What is being asked: Return the listing word for word, as given.

>> begin Data lines

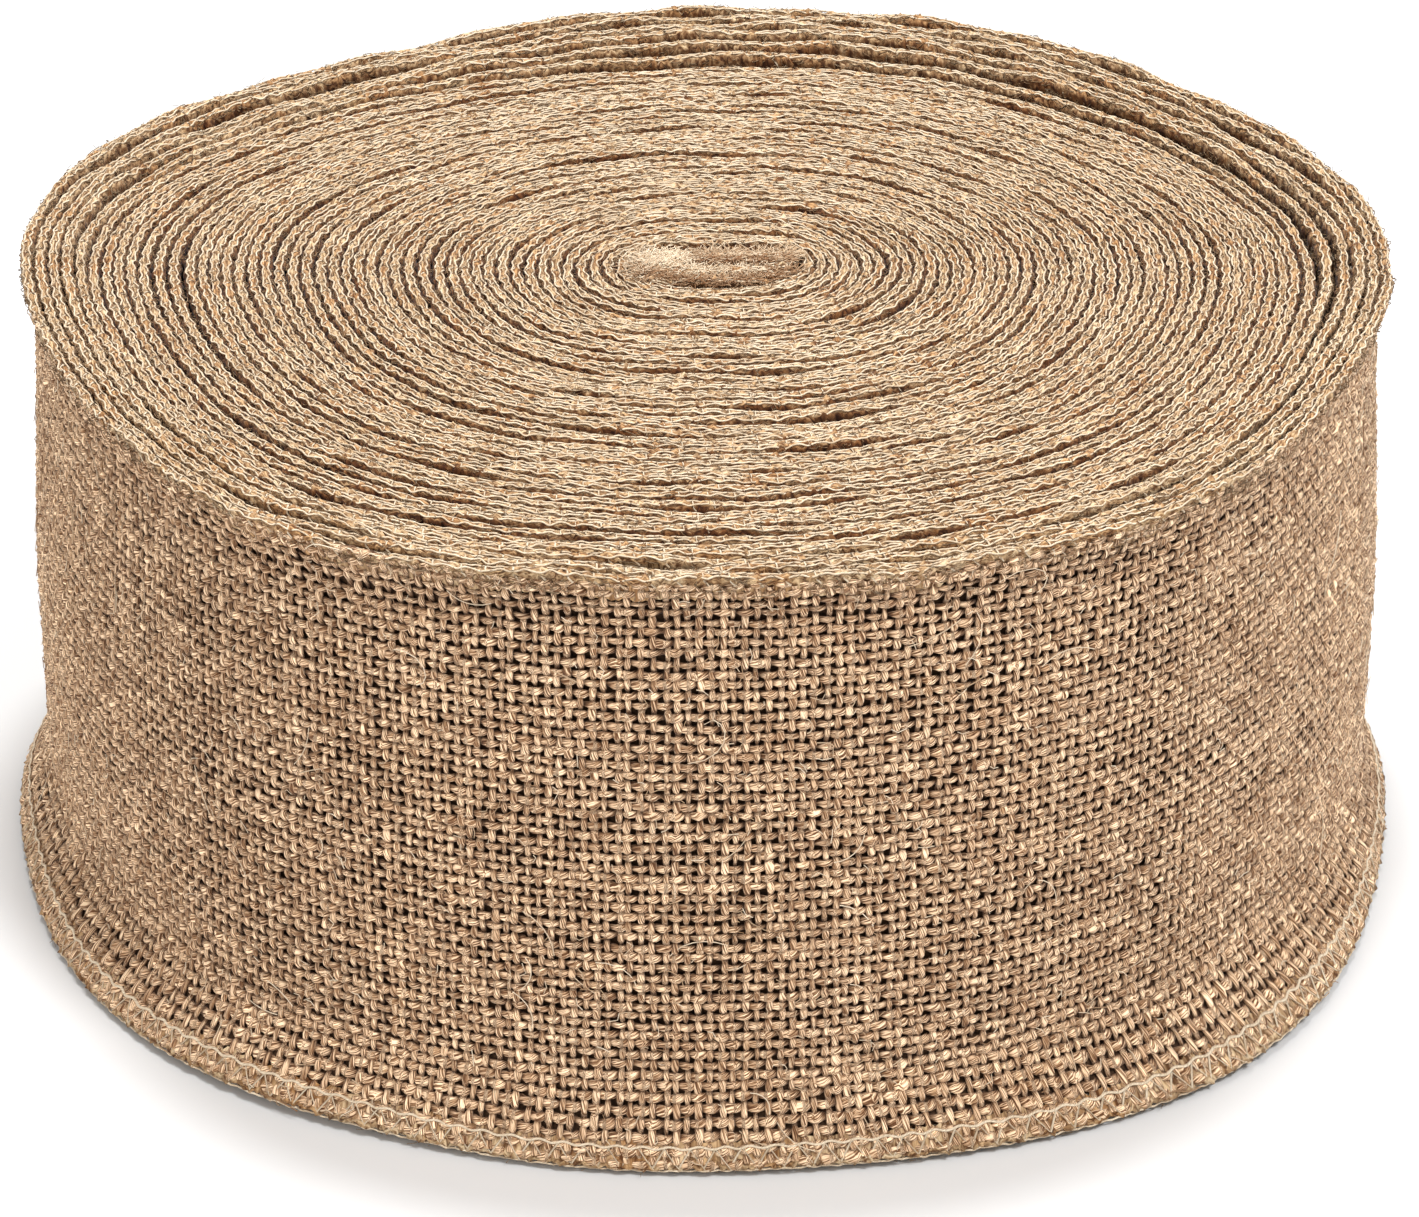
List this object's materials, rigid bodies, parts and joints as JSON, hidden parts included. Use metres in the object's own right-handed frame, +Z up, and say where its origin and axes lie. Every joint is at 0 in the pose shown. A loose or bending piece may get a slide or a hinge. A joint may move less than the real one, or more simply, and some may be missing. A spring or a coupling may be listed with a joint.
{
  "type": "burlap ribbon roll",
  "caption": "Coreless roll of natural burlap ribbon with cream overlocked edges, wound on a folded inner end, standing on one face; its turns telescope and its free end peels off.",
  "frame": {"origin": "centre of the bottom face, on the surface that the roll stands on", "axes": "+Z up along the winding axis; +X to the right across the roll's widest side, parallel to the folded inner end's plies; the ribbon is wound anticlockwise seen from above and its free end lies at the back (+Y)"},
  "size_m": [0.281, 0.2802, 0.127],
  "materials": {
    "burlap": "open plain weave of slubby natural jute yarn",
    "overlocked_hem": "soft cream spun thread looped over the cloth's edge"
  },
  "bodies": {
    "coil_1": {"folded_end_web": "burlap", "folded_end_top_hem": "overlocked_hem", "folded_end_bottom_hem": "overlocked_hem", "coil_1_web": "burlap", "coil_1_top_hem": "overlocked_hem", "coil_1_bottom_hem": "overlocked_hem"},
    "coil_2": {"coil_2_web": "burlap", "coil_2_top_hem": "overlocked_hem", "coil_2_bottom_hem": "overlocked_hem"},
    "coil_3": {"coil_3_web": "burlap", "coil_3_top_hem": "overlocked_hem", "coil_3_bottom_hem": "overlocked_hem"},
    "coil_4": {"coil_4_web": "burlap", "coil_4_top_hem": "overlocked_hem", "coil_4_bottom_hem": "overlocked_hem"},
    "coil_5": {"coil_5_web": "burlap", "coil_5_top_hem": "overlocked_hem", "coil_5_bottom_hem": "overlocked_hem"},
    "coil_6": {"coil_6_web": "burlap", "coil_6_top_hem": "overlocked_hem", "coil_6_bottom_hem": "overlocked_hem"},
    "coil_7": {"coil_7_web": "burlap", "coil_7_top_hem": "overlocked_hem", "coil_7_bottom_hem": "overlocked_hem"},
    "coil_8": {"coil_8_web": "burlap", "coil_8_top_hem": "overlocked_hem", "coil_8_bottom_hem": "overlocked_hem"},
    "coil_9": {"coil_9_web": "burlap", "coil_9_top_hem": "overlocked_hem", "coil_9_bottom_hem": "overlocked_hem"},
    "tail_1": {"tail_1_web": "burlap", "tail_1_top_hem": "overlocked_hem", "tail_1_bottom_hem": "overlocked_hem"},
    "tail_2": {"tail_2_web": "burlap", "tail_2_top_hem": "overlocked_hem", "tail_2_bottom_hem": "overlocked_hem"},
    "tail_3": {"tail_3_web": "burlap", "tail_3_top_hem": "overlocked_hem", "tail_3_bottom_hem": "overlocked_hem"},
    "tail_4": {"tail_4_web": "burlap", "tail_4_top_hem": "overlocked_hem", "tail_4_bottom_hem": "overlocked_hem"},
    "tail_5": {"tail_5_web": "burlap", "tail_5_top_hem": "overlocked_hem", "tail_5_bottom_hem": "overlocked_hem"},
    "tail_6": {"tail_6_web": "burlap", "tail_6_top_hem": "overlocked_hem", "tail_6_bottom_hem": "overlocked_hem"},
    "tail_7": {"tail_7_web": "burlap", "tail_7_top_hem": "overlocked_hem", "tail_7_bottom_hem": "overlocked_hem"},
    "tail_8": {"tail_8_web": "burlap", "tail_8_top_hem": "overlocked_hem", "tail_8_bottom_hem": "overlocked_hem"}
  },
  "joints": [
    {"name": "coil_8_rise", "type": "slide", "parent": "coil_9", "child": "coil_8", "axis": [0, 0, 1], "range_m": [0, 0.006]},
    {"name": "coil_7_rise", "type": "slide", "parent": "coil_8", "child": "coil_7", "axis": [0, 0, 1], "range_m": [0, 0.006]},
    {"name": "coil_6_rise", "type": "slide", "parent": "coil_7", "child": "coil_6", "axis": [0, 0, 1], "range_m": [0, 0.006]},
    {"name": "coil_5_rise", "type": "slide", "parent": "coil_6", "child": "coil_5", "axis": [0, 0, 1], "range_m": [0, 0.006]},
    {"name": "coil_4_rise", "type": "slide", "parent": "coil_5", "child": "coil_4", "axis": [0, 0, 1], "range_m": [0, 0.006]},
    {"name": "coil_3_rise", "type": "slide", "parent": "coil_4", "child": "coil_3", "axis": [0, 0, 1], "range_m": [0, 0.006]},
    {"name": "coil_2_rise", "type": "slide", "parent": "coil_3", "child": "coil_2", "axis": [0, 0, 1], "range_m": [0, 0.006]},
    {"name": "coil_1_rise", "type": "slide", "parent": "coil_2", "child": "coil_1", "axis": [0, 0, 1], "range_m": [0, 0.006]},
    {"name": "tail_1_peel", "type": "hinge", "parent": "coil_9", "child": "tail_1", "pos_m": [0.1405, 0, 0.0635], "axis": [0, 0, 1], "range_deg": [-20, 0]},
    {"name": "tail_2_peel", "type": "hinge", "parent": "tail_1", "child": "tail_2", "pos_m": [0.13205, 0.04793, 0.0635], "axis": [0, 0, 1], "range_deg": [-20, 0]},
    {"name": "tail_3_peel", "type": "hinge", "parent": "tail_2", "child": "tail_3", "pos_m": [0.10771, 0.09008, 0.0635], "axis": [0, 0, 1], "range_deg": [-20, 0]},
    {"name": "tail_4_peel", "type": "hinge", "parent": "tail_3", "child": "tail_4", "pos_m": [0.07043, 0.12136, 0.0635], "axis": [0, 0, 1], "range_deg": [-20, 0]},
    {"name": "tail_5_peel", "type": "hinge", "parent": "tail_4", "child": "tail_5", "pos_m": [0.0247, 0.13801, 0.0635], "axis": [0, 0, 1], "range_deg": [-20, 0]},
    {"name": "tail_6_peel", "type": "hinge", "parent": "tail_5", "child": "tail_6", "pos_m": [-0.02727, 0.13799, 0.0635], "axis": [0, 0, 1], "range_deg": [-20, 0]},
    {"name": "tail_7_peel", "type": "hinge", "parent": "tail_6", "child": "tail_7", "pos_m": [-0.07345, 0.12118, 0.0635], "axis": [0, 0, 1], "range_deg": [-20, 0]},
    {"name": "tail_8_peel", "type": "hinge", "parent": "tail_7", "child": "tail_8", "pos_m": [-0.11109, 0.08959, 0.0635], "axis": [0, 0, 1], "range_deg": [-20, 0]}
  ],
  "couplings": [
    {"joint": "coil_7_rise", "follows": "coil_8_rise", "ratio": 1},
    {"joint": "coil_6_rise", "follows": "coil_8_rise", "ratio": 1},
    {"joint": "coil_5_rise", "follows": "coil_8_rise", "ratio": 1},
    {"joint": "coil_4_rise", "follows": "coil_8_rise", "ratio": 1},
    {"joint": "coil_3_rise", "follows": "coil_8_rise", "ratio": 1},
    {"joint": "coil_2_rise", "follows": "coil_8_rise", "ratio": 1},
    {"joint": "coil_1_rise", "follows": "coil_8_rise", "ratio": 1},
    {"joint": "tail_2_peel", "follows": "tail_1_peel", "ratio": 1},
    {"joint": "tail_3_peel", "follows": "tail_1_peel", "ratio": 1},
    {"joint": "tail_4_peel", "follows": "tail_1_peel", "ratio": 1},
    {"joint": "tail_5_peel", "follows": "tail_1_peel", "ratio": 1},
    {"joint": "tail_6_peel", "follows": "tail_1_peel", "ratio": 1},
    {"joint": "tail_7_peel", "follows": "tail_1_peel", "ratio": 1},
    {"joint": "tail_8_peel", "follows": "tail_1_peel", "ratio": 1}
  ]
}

>> end Data lines

Final result:
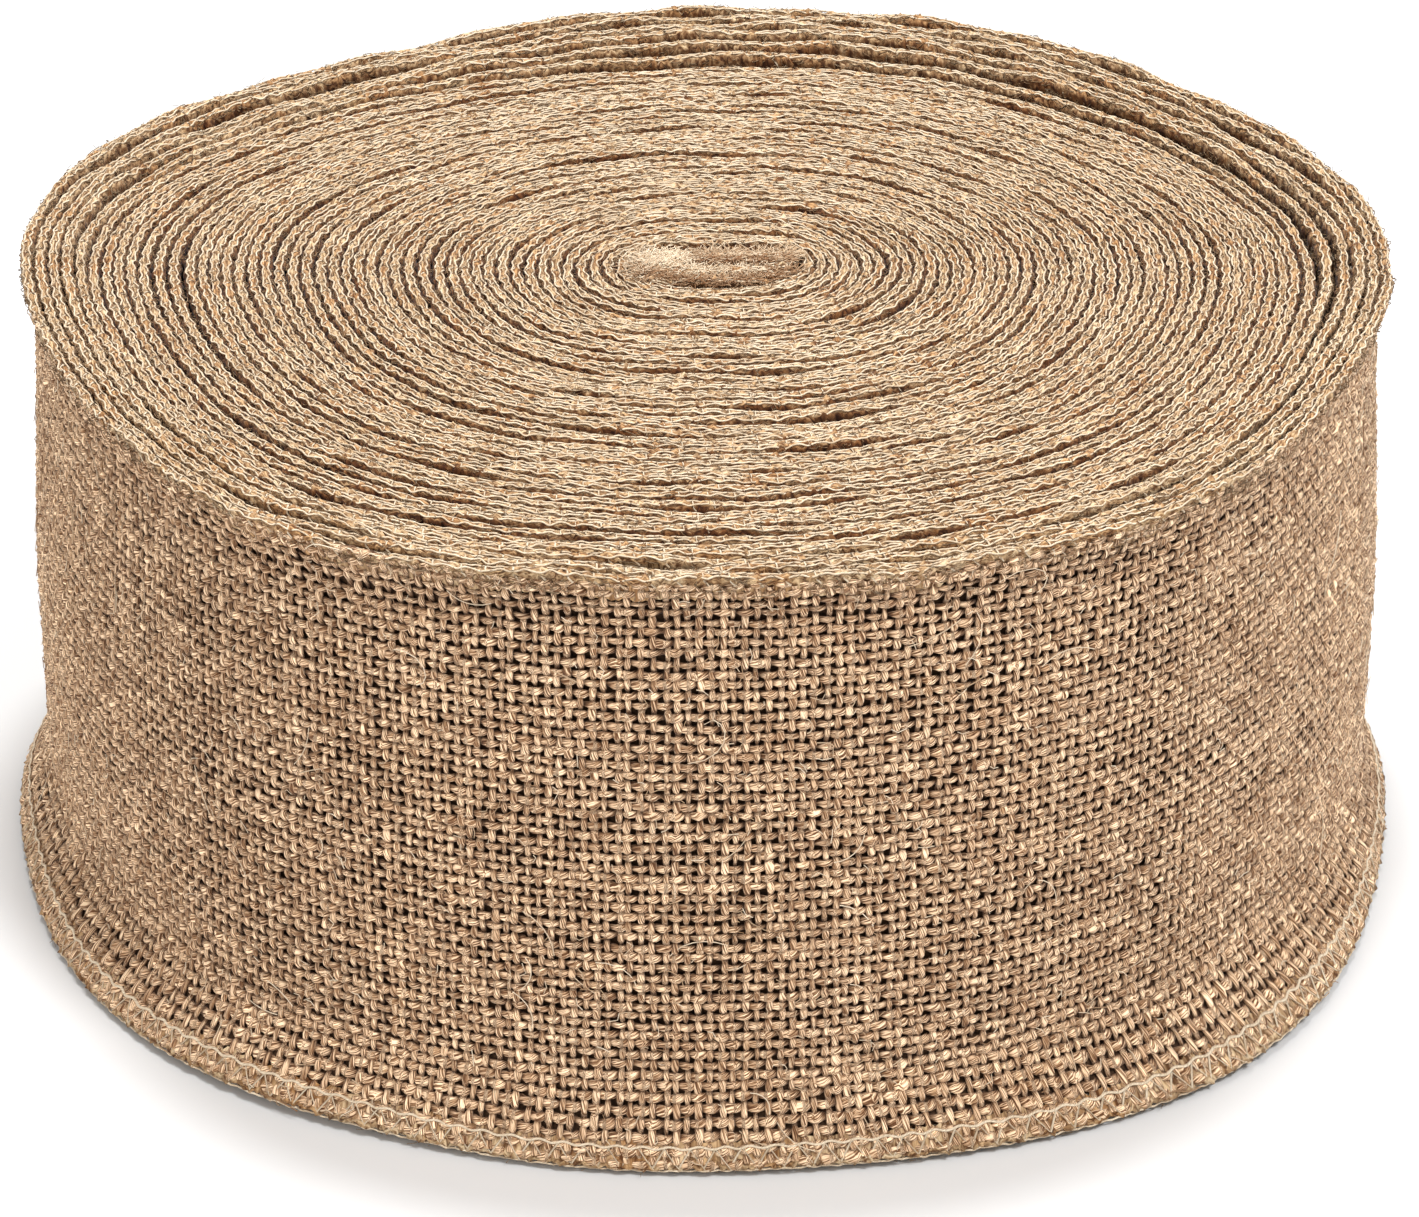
List this object's materials, rigid bodies, parts and joints as JSON, hidden parts included. Use metres in the object's own right-handed frame, +Z up, and say where its origin and axes lie. Every joint is at 0 in the pose shown. A loose or bending piece may get a slide or a hinge. A joint may move less than the real one, or more simply, and some may be missing. A spring or a coupling may be listed with a joint.
{
  "type": "burlap ribbon roll",
  "caption": "Coreless roll of natural burlap ribbon with cream overlocked edges, wound on a folded inner end, standing on one face; its turns telescope and its free end peels off.",
  "frame": {"origin": "centre of the bottom face, on the surface that the roll stands on", "axes": "+Z up along the winding axis; +X to the right across the roll's widest side, parallel to the folded inner end's plies; the ribbon is wound anticlockwise seen from above and its free end lies at the back (+Y)"},
  "size_m": [0.281, 0.2802, 0.127],
  "materials": {
    "burlap": "open plain weave of slubby natural jute yarn",
    "overlocked_hem": "soft cream spun thread looped over the cloth's edge"
  },
  "bodies": {
    "coil_1": {"folded_end_web": "burlap", "folded_end_top_hem": "overlocked_hem", "folded_end_bottom_hem": "overlocked_hem", "coil_1_web": "burlap", "coil_1_top_hem": "overlocked_hem", "coil_1_bottom_hem": "overlocked_hem"},
    "coil_2": {"coil_2_web": "burlap", "coil_2_top_hem": "overlocked_hem", "coil_2_bottom_hem": "overlocked_hem"},
    "coil_3": {"coil_3_web": "burlap", "coil_3_top_hem": "overlocked_hem", "coil_3_bottom_hem": "overlocked_hem"},
    "coil_4": {"coil_4_web": "burlap", "coil_4_top_hem": "overlocked_hem", "coil_4_bottom_hem": "overlocked_hem"},
    "coil_5": {"coil_5_web": "burlap", "coil_5_top_hem": "overlocked_hem", "coil_5_bottom_hem": "overlocked_hem"},
    "coil_6": {"coil_6_web": "burlap", "coil_6_top_hem": "overlocked_hem", "coil_6_bottom_hem": "overlocked_hem"},
    "coil_7": {"coil_7_web": "burlap", "coil_7_top_hem": "overlocked_hem", "coil_7_bottom_hem": "overlocked_hem"},
    "coil_8": {"coil_8_web": "burlap", "coil_8_top_hem": "overlocked_hem", "coil_8_bottom_hem": "overlocked_hem"},
    "coil_9": {"coil_9_web": "burlap", "coil_9_top_hem": "overlocked_hem", "coil_9_bottom_hem": "overlocked_hem"},
    "tail_1": {"tail_1_web": "burlap", "tail_1_top_hem": "overlocked_hem", "tail_1_bottom_hem": "overlocked_hem"},
    "tail_2": {"tail_2_web": "burlap", "tail_2_top_hem": "overlocked_hem", "tail_2_bottom_hem": "overlocked_hem"},
    "tail_3": {"tail_3_web": "burlap", "tail_3_top_hem": "overlocked_hem", "tail_3_bottom_hem": "overlocked_hem"},
    "tail_4": {"tail_4_web": "burlap", "tail_4_top_hem": "overlocked_hem", "tail_4_bottom_hem": "overlocked_hem"},
    "tail_5": {"tail_5_web": "burlap", "tail_5_top_hem": "overlocked_hem", "tail_5_bottom_hem": "overlocked_hem"},
    "tail_6": {"tail_6_web": "burlap", "tail_6_top_hem": "overlocked_hem", "tail_6_bottom_hem": "overlocked_hem"},
    "tail_7": {"tail_7_web": "burlap", "tail_7_top_hem": "overlocked_hem", "tail_7_bottom_hem": "overlocked_hem"},
    "tail_8": {"tail_8_web": "burlap", "tail_8_top_hem": "overlocked_hem", "tail_8_bottom_hem": "overlocked_hem"}
  },
  "joints": [
    {"name": "coil_8_rise", "type": "slide", "parent": "coil_9", "child": "coil_8", "axis": [0, 0, 1], "range_m": [0, 0.006]},
    {"name": "coil_7_rise", "type": "slide", "parent": "coil_8", "child": "coil_7", "axis": [0, 0, 1], "range_m": [0, 0.006]},
    {"name": "coil_6_rise", "type": "slide", "parent": "coil_7", "child": "coil_6", "axis": [0, 0, 1], "range_m": [0, 0.006]},
    {"name": "coil_5_rise", "type": "slide", "parent": "coil_6", "child": "coil_5", "axis": [0, 0, 1], "range_m": [0, 0.006]},
    {"name": "coil_4_rise", "type": "slide", "parent": "coil_5", "child": "coil_4", "axis": [0, 0, 1], "range_m": [0, 0.006]},
    {"name": "coil_3_rise", "type": "slide", "parent": "coil_4", "child": "coil_3", "axis": [0, 0, 1], "range_m": [0, 0.006]},
    {"name": "coil_2_rise", "type": "slide", "parent": "coil_3", "child": "coil_2", "axis": [0, 0, 1], "range_m": [0, 0.006]},
    {"name": "coil_1_rise", "type": "slide", "parent": "coil_2", "child": "coil_1", "axis": [0, 0, 1], "range_m": [0, 0.006]},
    {"name": "tail_1_peel", "type": "hinge", "parent": "coil_9", "child": "tail_1", "pos_m": [0.1405, 0, 0.0635], "axis": [0, 0, 1], "range_deg": [-20, 0]},
    {"name": "tail_2_peel", "type": "hinge", "parent": "tail_1", "child": "tail_2", "pos_m": [0.13205, 0.04793, 0.0635], "axis": [0, 0, 1], "range_deg": [-20, 0]},
    {"name": "tail_3_peel", "type": "hinge", "parent": "tail_2", "child": "tail_3", "pos_m": [0.10771, 0.09008, 0.0635], "axis": [0, 0, 1], "range_deg": [-20, 0]},
    {"name": "tail_4_peel", "type": "hinge", "parent": "tail_3", "child": "tail_4", "pos_m": [0.07043, 0.12136, 0.0635], "axis": [0, 0, 1], "range_deg": [-20, 0]},
    {"name": "tail_5_peel", "type": "hinge", "parent": "tail_4", "child": "tail_5", "pos_m": [0.0247, 0.13801, 0.0635], "axis": [0, 0, 1], "range_deg": [-20, 0]},
    {"name": "tail_6_peel", "type": "hinge", "parent": "tail_5", "child": "tail_6", "pos_m": [-0.02727, 0.13799, 0.0635], "axis": [0, 0, 1], "range_deg": [-20, 0]},
    {"name": "tail_7_peel", "type": "hinge", "parent": "tail_6", "child": "tail_7", "pos_m": [-0.07345, 0.12118, 0.0635], "axis": [0, 0, 1], "range_deg": [-20, 0]},
    {"name": "tail_8_peel", "type": "hinge", "parent": "tail_7", "child": "tail_8", "pos_m": [-0.11109, 0.08959, 0.0635], "axis": [0, 0, 1], "range_deg": [-20, 0]}
  ],
  "couplings": [
    {"joint": "coil_7_rise", "follows": "coil_8_rise", "ratio": 1},
    {"joint": "coil_6_rise", "follows": "coil_8_rise", "ratio": 1},
    {"joint": "coil_5_rise", "follows": "coil_8_rise", "ratio": 1},
    {"joint": "coil_4_rise", "follows": "coil_8_rise", "ratio": 1},
    {"joint": "coil_3_rise", "follows": "coil_8_rise", "ratio": 1},
    {"joint": "coil_2_rise", "follows": "coil_8_rise", "ratio": 1},
    {"joint": "coil_1_rise", "follows": "coil_8_rise", "ratio": 1},
    {"joint": "tail_2_peel", "follows": "tail_1_peel", "ratio": 1},
    {"joint": "tail_3_peel", "follows": "tail_1_peel", "ratio": 1},
    {"joint": "tail_4_peel", "follows": "tail_1_peel", "ratio": 1},
    {"joint": "tail_5_peel", "follows": "tail_1_peel", "ratio": 1},
    {"joint": "tail_6_peel", "follows": "tail_1_peel", "ratio": 1},
    {"joint": "tail_7_peel", "follows": "tail_1_peel", "ratio": 1},
    {"joint": "tail_8_peel", "follows": "tail_1_peel", "ratio": 1}
  ]
}